I like that,— “We don’t have time to hurry!!!!”
Dad just dropped off a prescription at Walmart. And I hope he doesn’t get home too soon. the just called me to tell me the prescription was ready, … Ha ha. Next week he will have his own phone.
Ginny Haasch
Love this! Thanks for your journals. I enjoy them. Blessings on you!
Ken
Lois, Ginny, Mom… thanks so much for reading my musings. I’m glad you like them. It’s so nice, when you tell a story, to have people pull up a chair and listen with interest.
Cindy Sharpe
I really enjoyed your story (as I “always” do), really pulled at my heartstrings and bought tears to my eyes.

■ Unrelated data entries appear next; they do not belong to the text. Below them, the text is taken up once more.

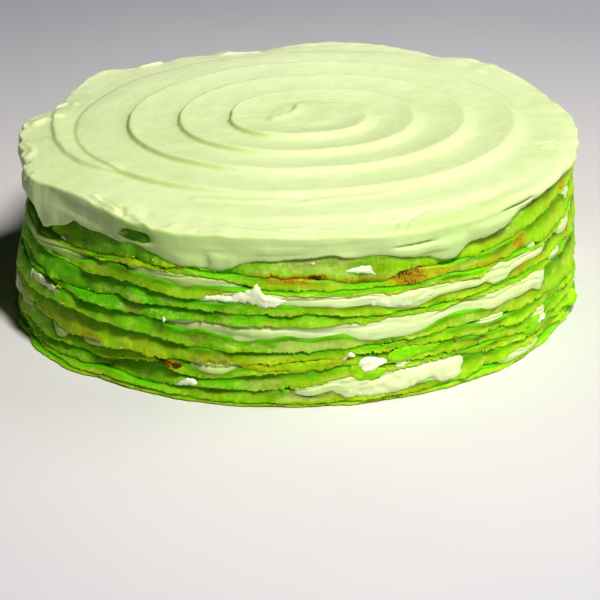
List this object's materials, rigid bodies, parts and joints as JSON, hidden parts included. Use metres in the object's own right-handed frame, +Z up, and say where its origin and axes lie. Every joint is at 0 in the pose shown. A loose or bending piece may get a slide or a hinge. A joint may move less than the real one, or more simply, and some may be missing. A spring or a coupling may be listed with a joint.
{
  "type": "crepe cake",
  "caption": "Round cake of stacked green crepes with cream between them and a thick cream topping spread in a spiral; rests on a plate or board.",
  "frame": {"origin": "middle of the flat base, where the cake rests", "axes": "+Z up through the layers, front at -Y"},
  "size_m": [0.2055, 0.206, 0.0672],
  "materials": {
    "crepe": "bright green baked batter, moist, with browned spots and edges",
    "filling": "pale green-white whipped cream, soft sheen",
    "topping": "pale green whipped cream, smoothed, soft sheen"
  },
  "bodies": {
    "root": {"crepe_01": "crepe", "crepe_02": "crepe", "crepe_03": "crepe", "crepe_04": "crepe", "crepe_05": "crepe", "crepe_06": "crepe", "crepe_07": "crepe", "crepe_08": "crepe", "crepe_09": "crepe", "crepe_10": "crepe", "crepe_11": "crepe", "filling_01": "filling", "filling_02": "filling", "filling_03": "filling", "filling_04": "filling", "filling_05": "filling", "filling_06": "filling", "filling_07": "filling", "filling_08": "filling", "filling_09": "filling", "filling_10": "filling", "topping": "topping"}
  },
  "joints": []
}
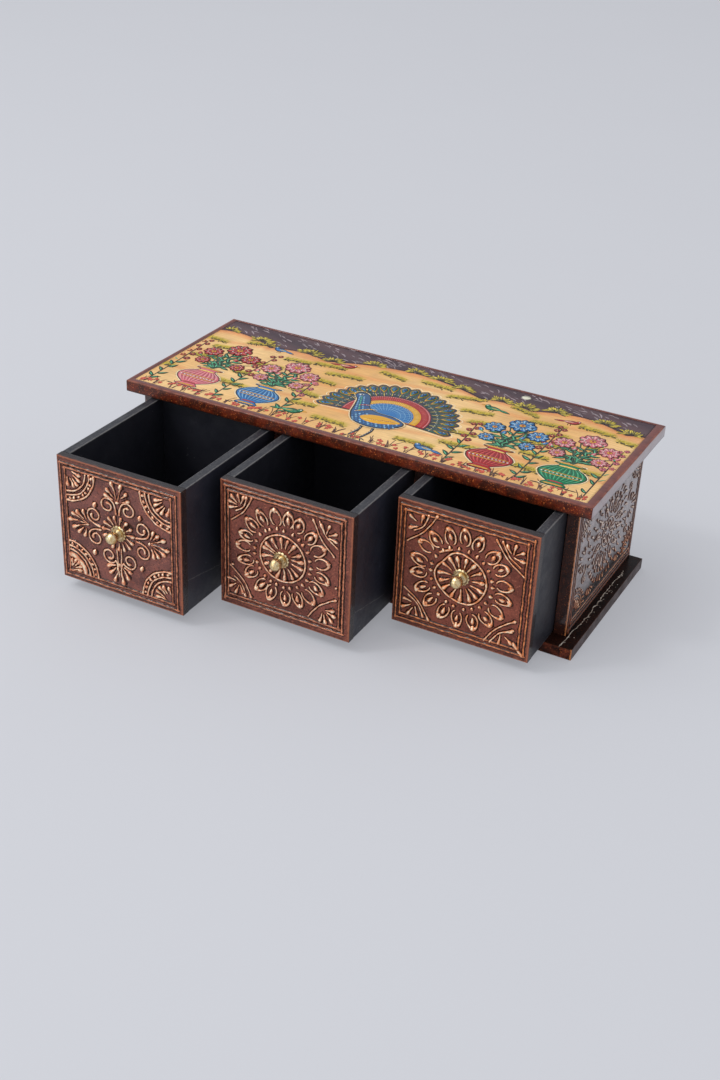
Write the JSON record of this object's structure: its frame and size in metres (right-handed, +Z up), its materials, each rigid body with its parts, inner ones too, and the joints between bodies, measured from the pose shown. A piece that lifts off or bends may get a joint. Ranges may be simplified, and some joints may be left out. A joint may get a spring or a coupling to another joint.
{
  "type": "painted drawer box",
  "caption": "Low wooden box with small pull-out drawers side by side under a flat painted top, for paints and craft parts.",
  "frame": {"origin": "on the underside of the base, halfway along the box and halfway across the top board", "axes": "+X along the box to the right, +Y to the back, +Z up; the drawers open towards -Y"},
  "size_m": [0.305, 0.2226, 0.0954],
  "materials": {
    "painted_top": "hand-painted ochre ground with bright motifs, dark red-brown lacquered edges, satin varnish",
    "lacquered_case": "glossy dark brown lacquer with copper rubbed along the edges and raised copper lines",
    "lacquered_front": "red-brown satin lacquer under raised copper-rubbed lines",
    "black_board": "black satin paint",
    "brass": "aged bright brass",
    "steel": "plain zinc-plated steel"
  },
  "bodies": {
    "case": {"base_board": "lacquered_case", "base_strip_left": "lacquered_case", "base_strip_right": "lacquered_case", "side_panel_left": "lacquered_case", "side_panel_right": "lacquered_case", "divider_left": "black_board", "divider_right": "black_board", "back_panel": "black_board", "top_board": "painted_top", "top_brads": "steel", "base_brads": "steel", "back_brads": "steel"},
    "left_drawer": {"left_drawer_front": "lacquered_front", "left_drawer_side_left": "black_board", "left_drawer_side_right": "black_board", "left_drawer_back": "black_board", "left_drawer_bottom": "black_board", "left_drawer_brads": "steel", "left_drawer_knob": "brass", "left_drawer_knob_rosette": "brass", "left_drawer_knob_washer": "steel", "left_drawer_knob_nut": "steel"},
    "middle_drawer": {"middle_drawer_front": "lacquered_front", "middle_drawer_side_left": "black_board", "middle_drawer_side_right": "black_board", "middle_drawer_back": "black_board", "middle_drawer_bottom": "black_board", "middle_drawer_brads": "steel", "middle_drawer_knob": "brass", "middle_drawer_knob_rosette": "brass", "middle_drawer_knob_washer": "steel", "middle_drawer_knob_nut": "steel"},
    "right_drawer": {"right_drawer_front": "lacquered_front", "right_drawer_side_left": "black_board", "right_drawer_side_right": "black_board", "right_drawer_back": "black_board", "right_drawer_bottom": "black_board", "right_drawer_brads": "steel", "right_drawer_knob": "brass", "right_drawer_knob_rosette": "brass", "right_drawer_knob_washer": "steel", "right_drawer_knob_nut": "steel"}
  },
  "joints": [
    {"name": "left_drawer_slide", "type": "slide", "parent": "case", "child": "left_drawer", "axis": [0, -1, 0], "range_m": [-0.0973, 0.0227]},
    {"name": "middle_drawer_slide", "type": "slide", "parent": "case", "child": "middle_drawer", "axis": [0, -1, 0], "range_m": [-0.0716, 0.0484]},
    {"name": "right_drawer_slide", "type": "slide", "parent": "case", "child": "right_drawer", "axis": [0, -1, 0], "range_m": [-0.0372, 0.0828]}
  ]
}
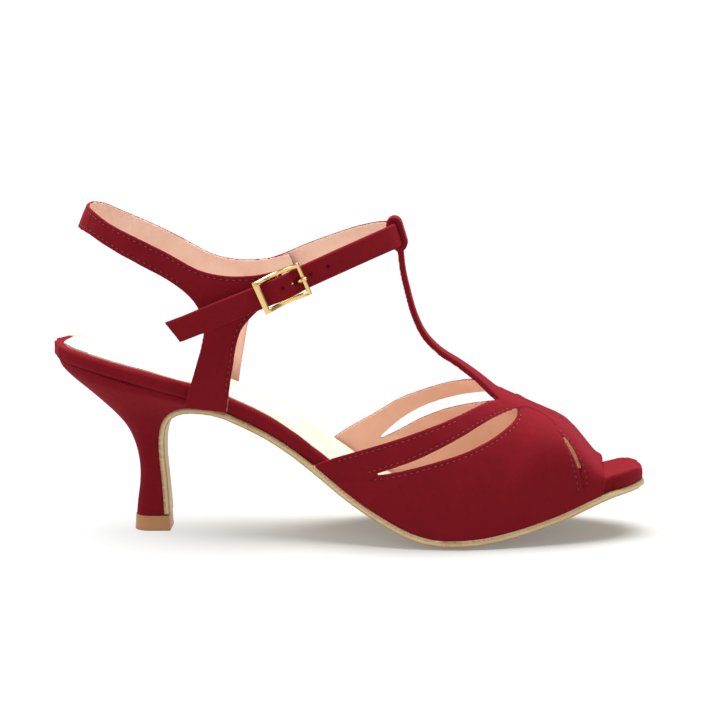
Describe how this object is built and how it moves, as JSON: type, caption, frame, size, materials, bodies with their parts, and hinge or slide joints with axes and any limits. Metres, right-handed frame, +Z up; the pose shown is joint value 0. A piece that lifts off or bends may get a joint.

Memories, aren’t they wonderful! For me they keep our loved ones who have sinced passed close in our thoughts and hearts! Thank you so “very” much for your wonderful stories, love them ALL!!!, God’s Blessings Always, Love and Prayers for you all! Sincerely, Cindy Sharpe P.S. I “always” have to proof read my writing’s because I am always making plenty of mistakes, I would say probably due to having Dyslexia and Adult ADHD and my age (61 lol)!
Ken
Cindy–so good to hear from you again. I hope you all are doing well. It makes me happy to know that you read and enjoy my stories. Don’t worry about the little mistakes. It’s just great to hear from you. God’s best.
Shari Knaak
I remember hay baling days on our horse farm. I wanted to help, but because I was a girl (and a short one to boot!!) Daddy put me in charge of driving the tractor or truck that pulled the hay wagon and it had to be driven at a regular pace and smooth enough to not knock the stacking guys off their balance. I felt special when I did my job well.